• [EXERCISE BRIEF]:
Look below for the line containing "What OpenSCAD source"; from there through the line containing "to the nose.", both lines included, please set down each line exactly and nothing else.

• [INPUT]:

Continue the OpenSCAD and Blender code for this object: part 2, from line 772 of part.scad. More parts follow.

---

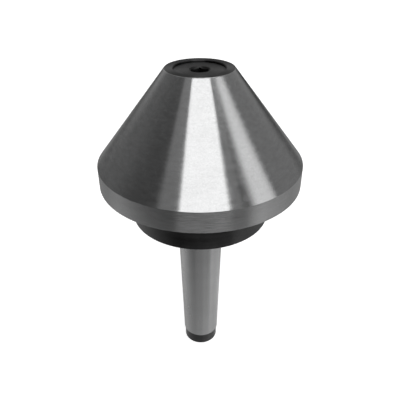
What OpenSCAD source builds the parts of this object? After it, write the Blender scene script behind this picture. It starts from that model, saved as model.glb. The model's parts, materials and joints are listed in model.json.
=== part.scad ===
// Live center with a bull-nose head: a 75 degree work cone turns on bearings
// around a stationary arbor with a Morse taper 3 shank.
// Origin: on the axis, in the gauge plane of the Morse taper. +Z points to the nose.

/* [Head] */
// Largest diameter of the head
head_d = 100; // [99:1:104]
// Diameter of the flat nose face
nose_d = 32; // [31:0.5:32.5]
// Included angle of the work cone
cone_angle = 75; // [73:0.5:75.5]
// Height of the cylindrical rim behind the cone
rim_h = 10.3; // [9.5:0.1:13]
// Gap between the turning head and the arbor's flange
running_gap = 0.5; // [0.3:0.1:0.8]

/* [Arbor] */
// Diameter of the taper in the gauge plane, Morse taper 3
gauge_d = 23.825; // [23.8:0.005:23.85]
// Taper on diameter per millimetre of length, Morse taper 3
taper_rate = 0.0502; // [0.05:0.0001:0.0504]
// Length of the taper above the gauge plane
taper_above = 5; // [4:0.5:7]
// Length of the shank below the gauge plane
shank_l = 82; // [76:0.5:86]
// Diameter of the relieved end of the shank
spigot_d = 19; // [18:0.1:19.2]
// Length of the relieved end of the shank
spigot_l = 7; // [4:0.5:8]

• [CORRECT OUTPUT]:
What OpenSCAD source builds the parts of this object? After it, write the Blender scene script behind this picture. It starts from that model, saved as model.glb. The model's parts, materials and joints are listed in model.json.
=== part.scad ===
// Live center with a bull-nose head: a 75 degree work cone turns on bearings
// around a stationary arbor with a Morse taper 3 shank.
// Origin: on the axis, in the gauge plane of the Morse taper. +Z points to the nose.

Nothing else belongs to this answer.